With one of the best bullpens in baseball, adding another lefty appears to be a lesser priority on the Orioles' wish list than the rotation, corner infield and left field, but adding help there would come cheaper than their other searches.
Currently, the Orioles have just one lefty reliever on the 25-man roster — Troy Patton, who heading into Friday has held left-handed hitters to a .227 average this year, the second best mark in the bullpen (lefties hit .223 against closer Jim Johnson).
But Patton, who has a 3.07 ERA, is nearly as effective against right-handers (a .238 average), and therefore is more typically used for an inning and not a particular batter. Before Friday, lefties had 88 at-bats against Patton and righties had 80.
The Orioles have Zach Phillips in the minors, but if they want to go the trade route, some left-handed relievers that potentially could be available include Kansas City's Jose Mijares, Toronto's Darren Oliver and Seattle's Oliver Perez, as well as Doug Slaten (Pittsburgh Pirates' minors) and Neil Cotts (Texas Rangers' minors).
Executive vice president Dan Duquette continues to talk with a number of teams as Tuesday's 4 p.m. deadline approaches.

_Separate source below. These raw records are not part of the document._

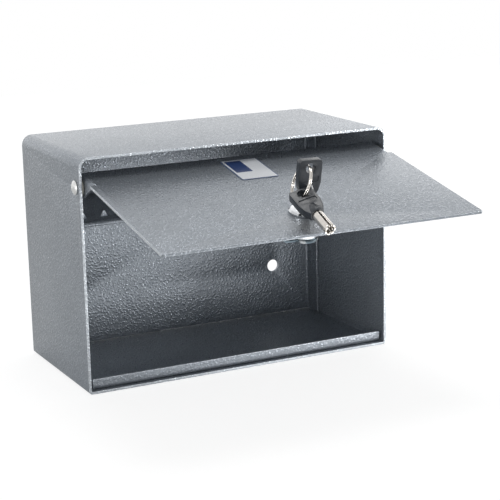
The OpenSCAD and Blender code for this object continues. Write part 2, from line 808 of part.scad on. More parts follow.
// Split ring: two flat turns of wire that cross over in one place
module key_ring() {
    pitch = ring_wire + seat_gap;
    cross = 20;
    steps = 72;
    from = cross + 2;
    to = 720 - from;
    color("silver") on_lock() translate(ring_at) rotate(ring_turns)
        coil([for (i = [0 : steps]) let (a = from + (to - from) * i / steps)
              [ring_d / 2, a, pitch / 2 * max(-1, min(1, (a - 360) / cross))]], ring_wire, 8);
}

housing_shell();
back_pan();
sill();
shelf();
hinge_rivets();
hinge_washers();
hinge_spacers();
door_panel();
label_plate();
lock_shell();
lock_nut();
tooth_washer();
pin_block();
driver_pins();
pin_springs();
retaining_pin();
lock_spindle();
key_pins();
stop_washer();
cam();
cam_washer();
cam_screw();
key_tube();
key_head();
key_ring();
spare_tube();
spare_head();
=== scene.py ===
import bmesh
import bpy
import json
from math import copysign, cos, radians, sin, sqrt
from mathutils import Matrix, Vector


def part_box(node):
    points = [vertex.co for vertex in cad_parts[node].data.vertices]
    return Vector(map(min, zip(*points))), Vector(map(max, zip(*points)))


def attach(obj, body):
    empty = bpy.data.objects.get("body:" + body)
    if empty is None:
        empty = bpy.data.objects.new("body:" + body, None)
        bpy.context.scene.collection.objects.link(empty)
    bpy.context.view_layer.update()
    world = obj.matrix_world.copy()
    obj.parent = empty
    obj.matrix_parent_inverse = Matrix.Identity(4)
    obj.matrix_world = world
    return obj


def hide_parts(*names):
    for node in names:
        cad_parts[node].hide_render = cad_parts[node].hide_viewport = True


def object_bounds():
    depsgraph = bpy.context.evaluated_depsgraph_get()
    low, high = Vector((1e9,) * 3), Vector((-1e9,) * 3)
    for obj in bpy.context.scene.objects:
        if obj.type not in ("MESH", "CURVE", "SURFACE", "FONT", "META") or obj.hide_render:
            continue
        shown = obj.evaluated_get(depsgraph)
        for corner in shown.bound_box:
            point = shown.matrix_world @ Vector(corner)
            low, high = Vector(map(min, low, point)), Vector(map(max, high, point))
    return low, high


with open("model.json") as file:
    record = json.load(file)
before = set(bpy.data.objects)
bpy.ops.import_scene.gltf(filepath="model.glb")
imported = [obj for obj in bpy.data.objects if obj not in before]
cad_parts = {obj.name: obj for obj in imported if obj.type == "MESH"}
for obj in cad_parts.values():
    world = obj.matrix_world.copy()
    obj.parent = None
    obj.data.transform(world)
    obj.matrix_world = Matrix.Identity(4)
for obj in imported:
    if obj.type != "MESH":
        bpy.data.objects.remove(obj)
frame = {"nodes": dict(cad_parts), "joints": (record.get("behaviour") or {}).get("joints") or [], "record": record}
cad_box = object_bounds()
scene = bpy.context.scene
scene.view_settings.view_transform = "Standard"


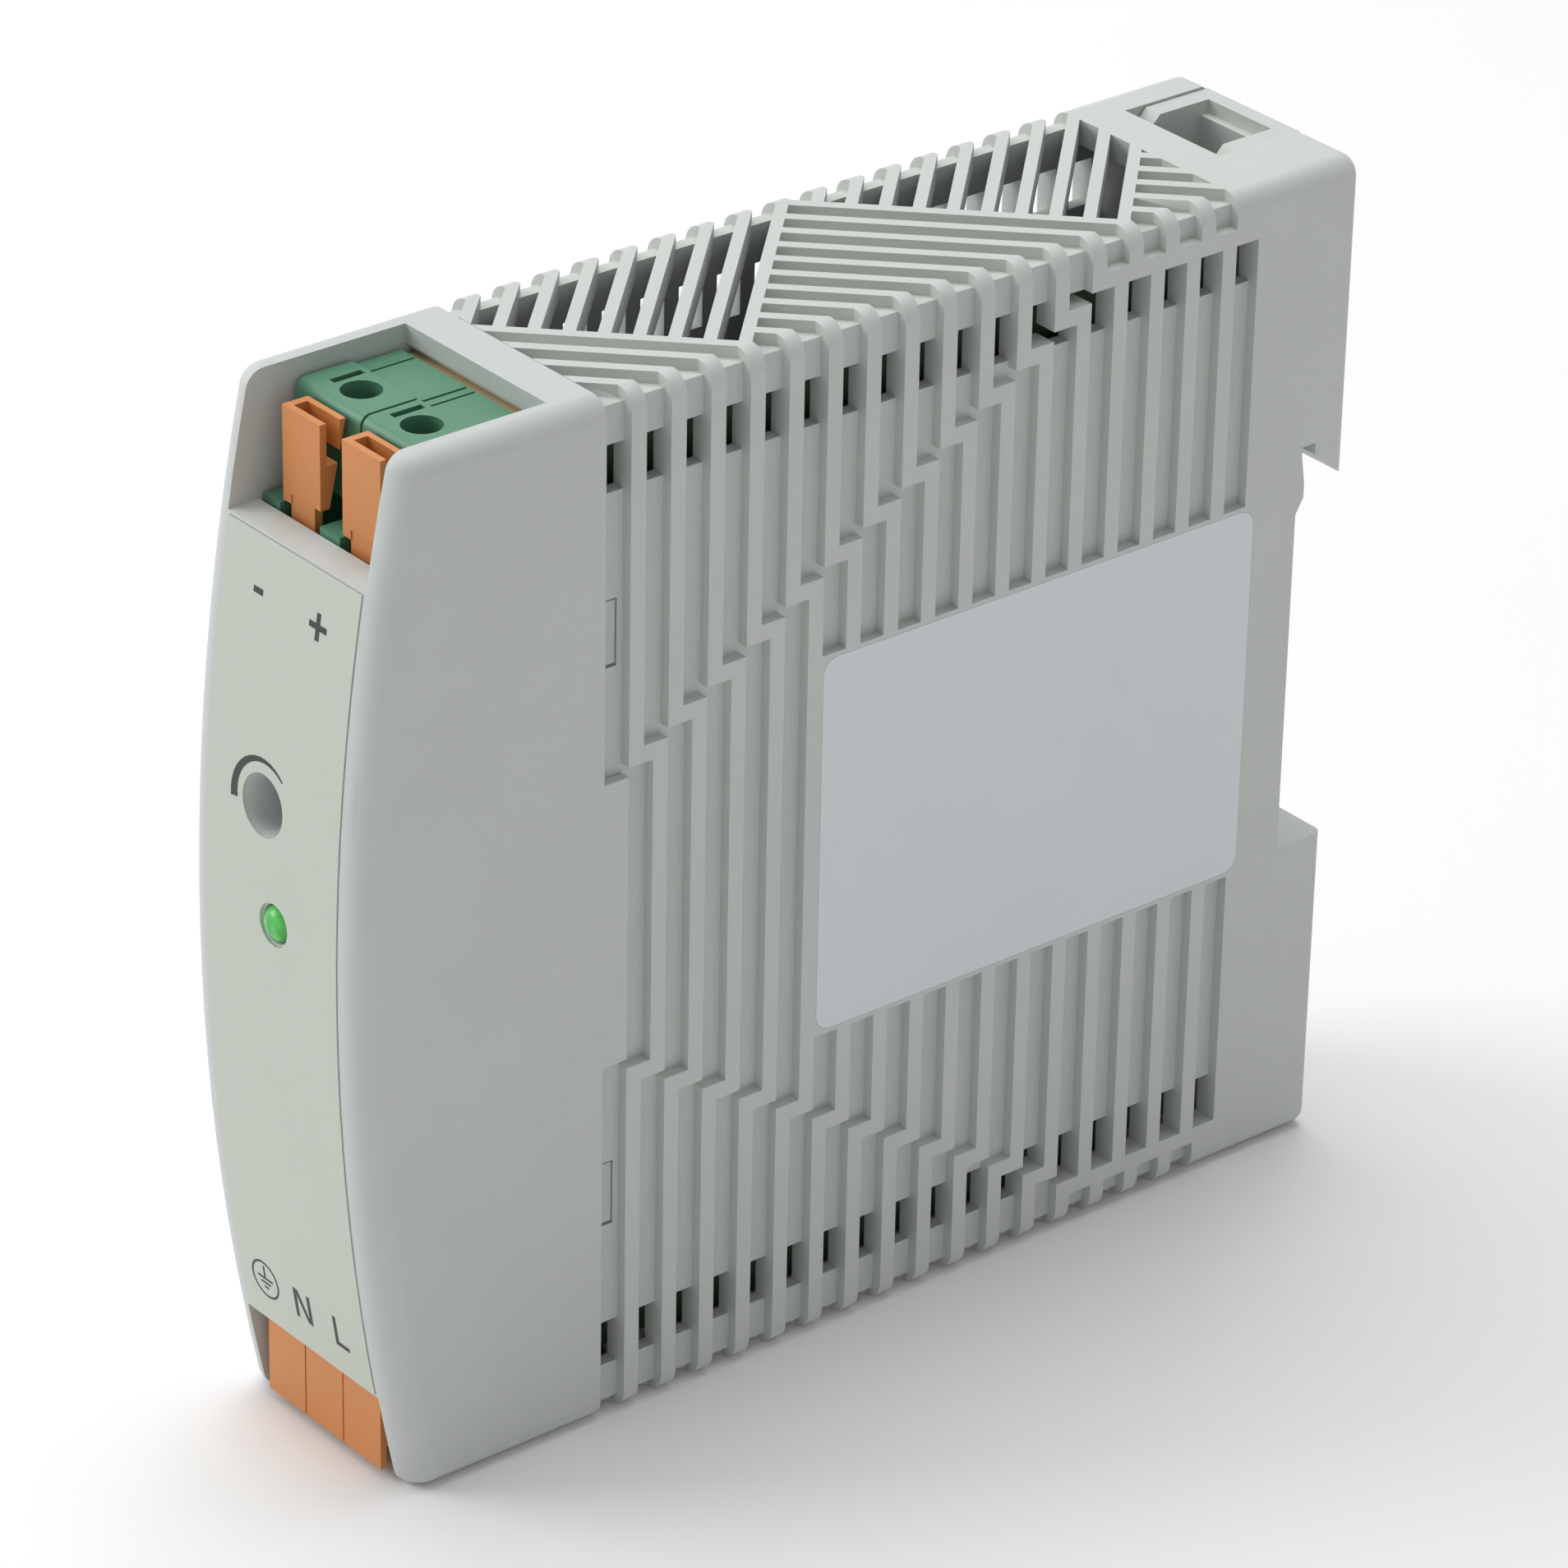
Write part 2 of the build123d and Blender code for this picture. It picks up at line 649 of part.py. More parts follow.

One interesting sighting at Friday's game was San Diego Padres senior VP Omar Minaya. The Padres have several potential trade chips including highly coveted third baseman Chase Headley. Minaya, who likely also was scouting the Oakland A's, is the third Padres official/scout to watch the Orioles in the past two weeks. They also had a scout at one of the Orioles' minor league affiliates recently.
Eveland designated again
The Orioles have designated left-hander Dana Eveland for assignment three times this year — and this time his stint with the big league club lasted only one day.